BLUE DROP 〜天使達の戯曲〜 第13話「Rosmarinus」

 あぁ、やっぱり劇は…。
 感動的な〆。よくあるパターンの寄せ集めではあるんだろうけど、むしろ定石を守っているだけに思いっきり泣けました。しかしSF設定だとかアルメとか何のメタファーなんだろうね?。ユダヤ名といっても単純にそうだというには情報が足んないというか。シバリエルとか別にユダヤっていうよりは民草をイジめてやまない旧来からの日本の指導者層のあり方そのものだしな。
 しかし上空をアルメの侵攻部隊に埋め尽くされているのに希望うんたらというのはなんと言ったらよいのか不思議な気持ちにはさせられます。いや、マリは攻撃で中断された「オルレアンの少女」を最後まで演じた*1…ということなんでしょうけど。ジャンヌダルクはフランスを救ったんだっけ?。アニメの描写だと30年間アルメの攻撃を食い止めて和平…のようにも見えるんですが。
 最終回ということを考えてみると、なるほど今まで築き上げてきた絆の喪失という点でよくできていたように思う。学園生活を彩ってきた、みち子以外のサブキャラが風景化していて物足りない感じはするのだが、焦点を絞り込むという点では正解だしな。エピローグにみち子、ツバエル、アザナエルが登場していて、マリがいなかった意図が良くわかんないな。そこらへん視聴者で勝手に想像してくださいってことなんだろうか。
 さて、全体を通じてだが、途中退屈したようなしなかったような印象を受けたが、終わってみればなかなかにしてよくまとまっており、まだこの物語に埋め込まれたものを把握しているわけでもないんだが、完成度は充分高いと思った。萩乃のマリの絆を軸に、償い・赦し・共生・誤解・信頼…いやぁもう書き綴っていくときりがないのでやめておきますが、いろんな要素が散りばめられていて盛りだくさん。百合と見てもいいし、男の世界を女性キャラで置き換えた青春モノとしてみてもそんなに違和感は感じない。

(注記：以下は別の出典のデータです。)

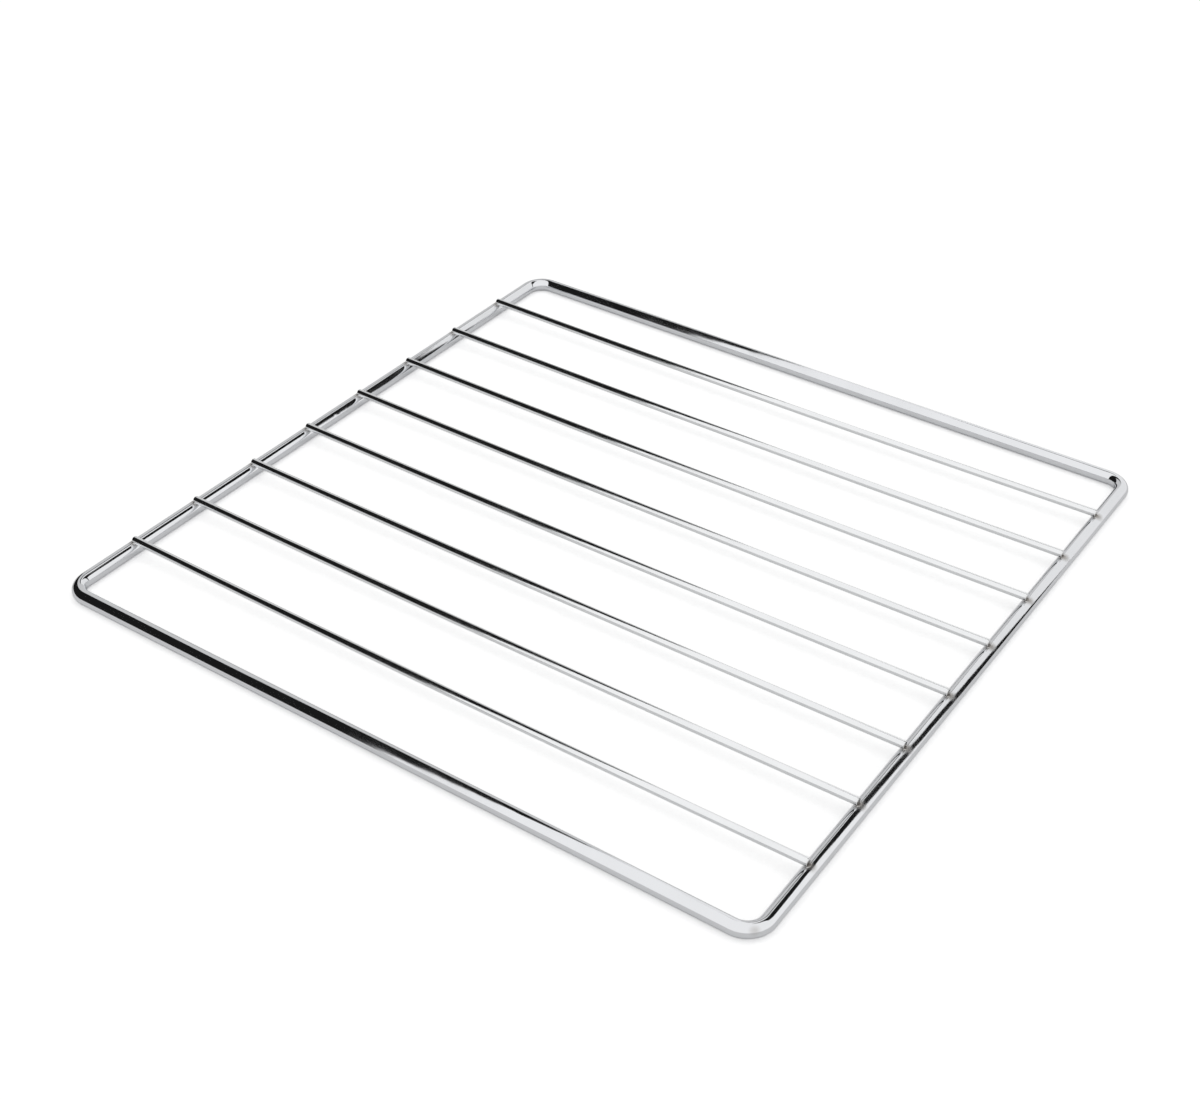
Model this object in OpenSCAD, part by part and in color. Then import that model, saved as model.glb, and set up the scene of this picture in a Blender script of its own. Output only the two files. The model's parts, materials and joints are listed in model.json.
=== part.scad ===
// Oven rack: a square of bent round rod that carries a row of thinner cross wires.
// The origin is under the middle of the rack, on the surface that it lies on, with +Z up.
// The wires run along Y, from the front rail at -Y to the back rail at +Y.
// The two rails along Y, left and right, are the ones that ride on an oven's runners.

/* [Frame] */
// Width of the rack over its left and right rails, along X
rack_w = 424; // [200:1:700]
// Depth of the rack over its front and back rails, along Y
rack_d = 424; // [200:1:700]
// Diameter of the frame's rod
rod_d = 8; // [5:0.5:14]
// Inside radius of the bend at each corner of the frame
bend_inner_r = 7.5; // [3:0.5:20]

/* [Cross wires] */
// Number of cross wires, with equal gaps between them and the rails beside them
wire_count = 8; // [2:1:12]
// Diameter of a cross wire
wire_d = 4.2; // [2:0.1:7]
// How far the middle of a wire hangs below its welded ends
wire_sag = 1.5; // [0.2:0.1:4]
// Depth to which the spot weld presses a wire's underside into the crown of the rod
weld_set = 0.45; // [0.1:0.05:1]
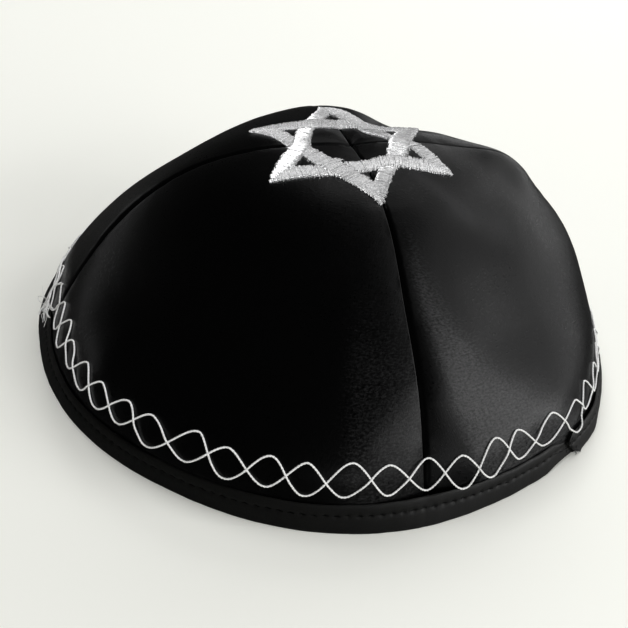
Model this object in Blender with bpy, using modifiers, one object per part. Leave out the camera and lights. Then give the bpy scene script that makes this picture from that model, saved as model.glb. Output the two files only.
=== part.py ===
"""Satin kippah: four sewn panels, a folded rim binding with its overlapping
end, and an embroidered six-pointed star over the crossing of the seams.

World frame: +Z up, the rim stands on z = 0, the front seam points to -Y.
Azimuths are degrees counter-clockwise from the front seam, seen from above.
A level is the share of the way down the cloth, 0 at the seam crossing on top
and 1 at the foot of the rim. Sizes are millimetres unless a name says metres.
"""
import math
from collections import namedtuple

import bmesh
import bpy
import numpy as np
from mathutils import Vector

MM = 0.001

# ---------------------------------------------------------------- sizes
PANEL_WALL = 1.2        # satin, interfacing and backing together
PANEL_COLUMNS = 15      # facets across a panel
SEAM_GAP = 0.7          # between neighbouring panels
PANEL_ROWS_FREE = 15    # facets from the top down to where the binding begins
PANEL_TUCK_START = 0.905  # level where the cloth starts to step in
PANEL_TUCK_END = 0.925    # level where it is fully under the binding
PANEL_FOOT = 0.972        # level of the cloth's hidden lower edge

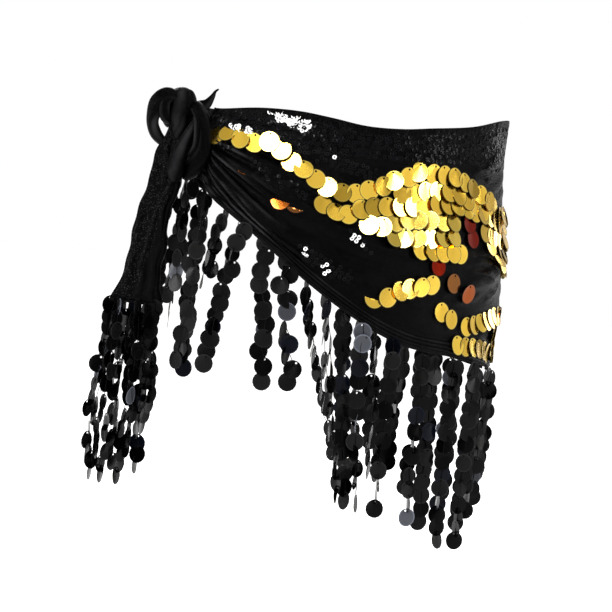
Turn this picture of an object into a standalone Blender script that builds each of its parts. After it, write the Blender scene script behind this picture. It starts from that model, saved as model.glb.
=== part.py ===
"""Belly dance hip scarf, worn: a triangular cloth wound round the hips and knotted at one side.

The wearer faces -Y. The knot is at -X, the triangle's point hangs at +X.
The origin is the middle of the waist, where the hips hold the scarf.
"""

import math
from collections import namedtuple

import bmesh
import bpy
import numpy as np
from mathutils import Matrix, Vector

# Driving dimensions, in metres
MM = 0.001
WAIST_HALF = (157 * MM, 112 * MM)
HIP_HALF = (172 * MM, 125 * MM)
HIP_DROP = 130 * MM
CLOTH = 1.8 * MM
SEAM_GAP = 0.3 * MM
HEM_WIDTH = 11 * MM
HEM_RAISED = 1.0 * MM
WAIST_FOLD = 8 * MM
WAIST_RAISED = 0.6 * MM
WRAP_START = 176
WRAP_END = -176
ALONG_PER_DEGREE = 2.6 * MM

# Paillettes and their strands
PAILLETTE = 20 * MM
STRAND_THICK = 2.0 * MM
STRAND_BROAD = 0.45 * PAILLETTE
STRAND_NARROW = 0.34 * PAILLETTE
STRAND_TIP = 0.24 * PAILLETTE
SWING_CURVE = 1.3
ROOT_WIDE = 3 * MM
ROOT_LONG = 4 * MM
FAN_OUT = 13 * MM
TAPE_TALL = 3.0 * MM
TAPE_THICK = 2.2 * MM
TAPE_DROP = 0.5 * MM
SWING = Vector((math.cos(math.radians(25)), -math.sin(math.radians(25)), 0))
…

 CG絵は情緒に欠けるんだけど、印象深い構図にしてあるのは悪くない。音楽も透明度が高く、世界観をよく表現できているし、なにより声優の演技を押し出してそれがいい効果をもたらしている。まぁ単純に高級食材をふんだんに使ったまっとうな高級料理を食べているような感じですかね。個々のツッコみどころとかはまぁほんとに些細なことで。
 しかし、普遍的なテーマを取り揃えてそれを美しく調理しているとは感じられたんだけど、冒頭に述べたとおり、現代社会や問題とリンクさせて問題を提起しているのか?とかという視点は、自分の読解力が足らないせいかもしれないんだが読み取れなかった。まぁそれやると泥臭くなって折角の高級料理が野暮ったくなるわけなんだが。埋め込まれていないかもしれないし、埋め込まれていたとしてもほとんど気付かないように処理されているとかそこらへん?。
 個人的に勝手な期待をしていただけで、むしろダメな作品なのかもという危惧も大いに感じながら視聴リストに入れたんですが、よかったですよ〜。原作はなんかエロも意識した新感覚作品っぽいのだが、正統的なつくりでもしかすると原作よりアニメのほうを評価するかもしれない。原作をチェックする機会があるかどうかわかりませんが。おもろ+ということで。

*1:ツバエルを追ん出した後のエカリルの台詞「いかなる刃をもって…」もそうなんだろう。